Assignment 2: Analyzing Bluesky

Due Date: Monday 2/16

Overview

In this assignment, you’ll analyze several aspects of Bluesky. You’ll construct reverse-chronological feeds. You’ll make simple follow recommendations. And you’ll examine homophily — the tendency for people to associate with similar others — in Bluesky replies. You’ll collect data using Bluesky’s public API, analyze what senators see in their feeds, and measure whether reply patterns exhibit gender homophily.

The assignment has two parts:

Part I: Feed Analysis — Examine what U.S. senators see when they open Bluesky, and make follow recommendations for fellow senators.
Part II: Reply Homophily — Measure gender patterns in who replies to senators

Background

Bluesky is a social media platform built on the open AT Protocol. Unlike Twitter/X, Bluesky’s API is publicly accessible without authentication for read-only operations, making it valuable for studying social network dynamics.

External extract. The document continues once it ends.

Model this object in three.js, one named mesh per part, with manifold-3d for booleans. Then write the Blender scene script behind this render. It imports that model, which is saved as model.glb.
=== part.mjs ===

We focus on U.S. Senators with verified Bluesky accounts. As of January 2026, 42 senators have verified accounts: 41 Democrats and 1 Independent (Bernie Sanders). No Republican senators have verified Bluesky accounts. This partisan skew is itself a phenomenon worth reflecting on (see Part III).

Provided Materials

Download all materials from the course website:

senators_bluesky.csv — 42 verified senator accounts (columns: name, handle, party, state, gender)
bluesky_helpers.py — Helper functions and code scaffolding
female_names.tsv.gz — SSA baby name data for female names
male_names.tsv.gz — SSA baby name data for male names

The name files contain historical Social Security Administration baby name registration data in tab-separated format (name\tyear\tcount). These are useful for inferring gender from first names based on historical naming patterns.

Part I: Feed Analysis

When a senator opens Bluesky, they see a reverse-chronological feed of posts from accounts they follow. This feed represents their information environment on the platform.

I.1 Data Collection

Write code to collect the feed for each senator:

For each senator, retrieve the list of accounts they follow using getFollows
For each account in that follow list, fetch that account’s posts from the last 24 hours using getAuthorFeed
Combine these posts into a single reverse-chronological feed for each senator
Save the data as JSON (one file per senator, or one combined file)

Note: Look ahead at Section I.3. You’ll need to track both the follow relationships and the posts (for computing Jaccard similarities). Consider saving follow data and feed data separately.

API endpoints (see bluesky_helpers.py for wrapper functions):

app.bsky.graph.getFollows — list of followed accounts (paginated, up to 100 per request)
app.bsky.feed.getAuthorFeed — recent posts from an account

For API documentation see: Bluesky API documentation

Rate limits: Add time.sleep(0.1) between requests. The public API allows ~3,000 requests per 5 minutes.

I.2 “Senators You May Know” Recommendations

Build a simple recommendation system to suggest which senators each senator should follow, based on the follow graph among senators. Use a triangle-counting approach: for each senator X who doesn’t follow senator Y, count how many senators that X does follow also follow Y. This is the “mutual follows” count — the more senators in X’s network who follow Y, the stronger the recommendation.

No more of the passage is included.